WORK TO BE COMPLETED: Write out the data again in full, exactly as it reads.

══ RECORDED DATA

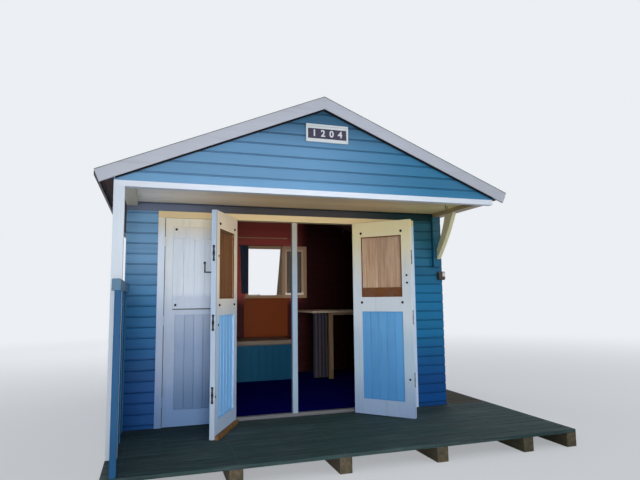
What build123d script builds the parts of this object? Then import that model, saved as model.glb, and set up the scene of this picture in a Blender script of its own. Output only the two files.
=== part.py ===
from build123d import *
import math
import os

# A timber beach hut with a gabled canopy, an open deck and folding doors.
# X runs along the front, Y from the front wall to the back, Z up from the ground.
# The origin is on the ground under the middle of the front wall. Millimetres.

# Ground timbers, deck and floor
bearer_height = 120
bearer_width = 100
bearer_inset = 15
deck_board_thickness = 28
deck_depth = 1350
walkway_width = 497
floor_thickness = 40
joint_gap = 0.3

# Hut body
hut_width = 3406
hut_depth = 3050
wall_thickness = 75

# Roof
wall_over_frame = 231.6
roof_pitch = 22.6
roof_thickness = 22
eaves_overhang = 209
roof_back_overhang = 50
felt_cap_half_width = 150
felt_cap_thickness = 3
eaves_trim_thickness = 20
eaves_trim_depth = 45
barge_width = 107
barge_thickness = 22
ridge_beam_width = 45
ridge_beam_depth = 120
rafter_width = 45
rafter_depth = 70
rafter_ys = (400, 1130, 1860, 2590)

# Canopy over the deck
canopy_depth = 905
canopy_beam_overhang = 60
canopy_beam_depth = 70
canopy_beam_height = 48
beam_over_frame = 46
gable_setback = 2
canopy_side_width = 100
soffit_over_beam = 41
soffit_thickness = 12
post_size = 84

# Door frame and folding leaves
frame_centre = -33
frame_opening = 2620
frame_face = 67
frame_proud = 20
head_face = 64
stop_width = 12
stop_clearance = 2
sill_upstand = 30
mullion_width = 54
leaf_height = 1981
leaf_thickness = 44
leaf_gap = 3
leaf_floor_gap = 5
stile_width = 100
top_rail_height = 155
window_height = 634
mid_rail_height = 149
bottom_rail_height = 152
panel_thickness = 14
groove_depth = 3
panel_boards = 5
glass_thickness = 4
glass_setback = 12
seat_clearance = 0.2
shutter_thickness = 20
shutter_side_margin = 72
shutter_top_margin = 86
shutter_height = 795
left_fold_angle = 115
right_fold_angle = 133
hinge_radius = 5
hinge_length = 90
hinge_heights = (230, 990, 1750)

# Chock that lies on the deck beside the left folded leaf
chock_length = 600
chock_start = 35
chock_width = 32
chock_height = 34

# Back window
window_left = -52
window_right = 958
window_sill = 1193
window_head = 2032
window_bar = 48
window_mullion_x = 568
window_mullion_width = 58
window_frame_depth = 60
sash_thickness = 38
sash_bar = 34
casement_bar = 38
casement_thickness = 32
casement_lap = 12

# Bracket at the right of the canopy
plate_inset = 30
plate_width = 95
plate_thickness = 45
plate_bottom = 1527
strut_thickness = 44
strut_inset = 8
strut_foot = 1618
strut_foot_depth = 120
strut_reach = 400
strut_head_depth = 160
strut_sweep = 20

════

CORRECT ANSWER:
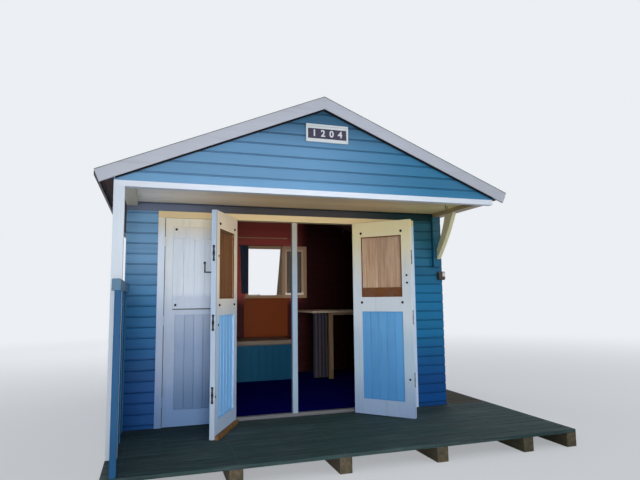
What build123d script builds the parts of this object? Then import that model, saved as model.glb, and set up the scene of this picture in a Blender script of its own. Output only the two files.
=== part.py ===
from build123d import *
import math
import os

# A timber beach hut with a gabled canopy, an open deck and folding doors.
# X runs along the front, Y from the front wall to the back, Z up from the ground.
# The origin is on the ground under the middle of the front wall. Millimetres.

# Ground timbers, deck and floor
bearer_height = 120
bearer_width = 100
bearer_inset = 15
deck_board_thickness = 28
deck_depth = 1350
walkway_width = 497
floor_thickness = 40
joint_gap = 0.3

# Hut body
hut_width = 3406
hut_depth = 3050
wall_thickness = 75

# Roof
wall_over_frame = 231.6
roof_pitch = 22.6
roof_thickness = 22
eaves_overhang = 209
roof_back_overhang = 50
felt_cap_half_width = 150
felt_cap_thickness = 3
eaves_trim_thickness = 20
eaves_trim_depth = 45
barge_width = 107
barge_thickness = 22
ridge_beam_width = 45
ridge_beam_depth = 120
rafter_width = 45
rafter_depth = 70
rafter_ys = (400, 1130, 1860, 2590)

# Canopy over the deck
canopy_depth = 905
canopy_beam_overhang = 60
canopy_beam_depth = 70
canopy_beam_height = 48
beam_over_frame = 46
gable_setback = 2
canopy_side_width = 100
soffit_over_beam = 41
soffit_thickness = 12
post_size = 84

# Door frame and folding leaves
frame_centre = -33
frame_opening = 2620
frame_face = 67
frame_proud = 20
head_face = 64
stop_width = 12
stop_clearance = 2
sill_upstand = 30
mullion_width = 54
leaf_height = 1981
leaf_thickness = 44
leaf_gap = 3
leaf_floor_gap = 5
stile_width = 100
top_rail_height = 155
window_height = 634
mid_rail_height = 149
bottom_rail_height = 152
panel_thickness = 14
groove_depth = 3
panel_boards = 5
glass_thickness = 4
glass_setback = 12
seat_clearance = 0.2
shutter_thickness = 20
shutter_side_margin = 72
shutter_top_margin = 86
shutter_height = 795
left_fold_angle = 115
right_fold_angle = 133
hinge_radius = 5
hinge_length = 90
hinge_heights = (230, 990, 1750)

# Chock that lies on the deck beside the left folded leaf
chock_length = 600
chock_start = 35
chock_width = 32
chock_height = 34

# Back window
window_left = -52
window_right = 958
window_sill = 1193
window_head = 2032
window_bar = 48
window_mullion_x = 568
window_mullion_width = 58
window_frame_depth = 60
sash_thickness = 38
sash_bar = 34
casement_bar = 38
casement_thickness = 32
casement_lap = 12

# Bracket at the right of the canopy
plate_inset = 30
plate_width = 95
plate_thickness = 45
plate_bottom = 1527
strut_thickness = 44
strut_inset = 8
strut_foot = 1618
strut_foot_depth = 120
strut_reach = 400
strut_head_depth = 160
strut_sweep = 20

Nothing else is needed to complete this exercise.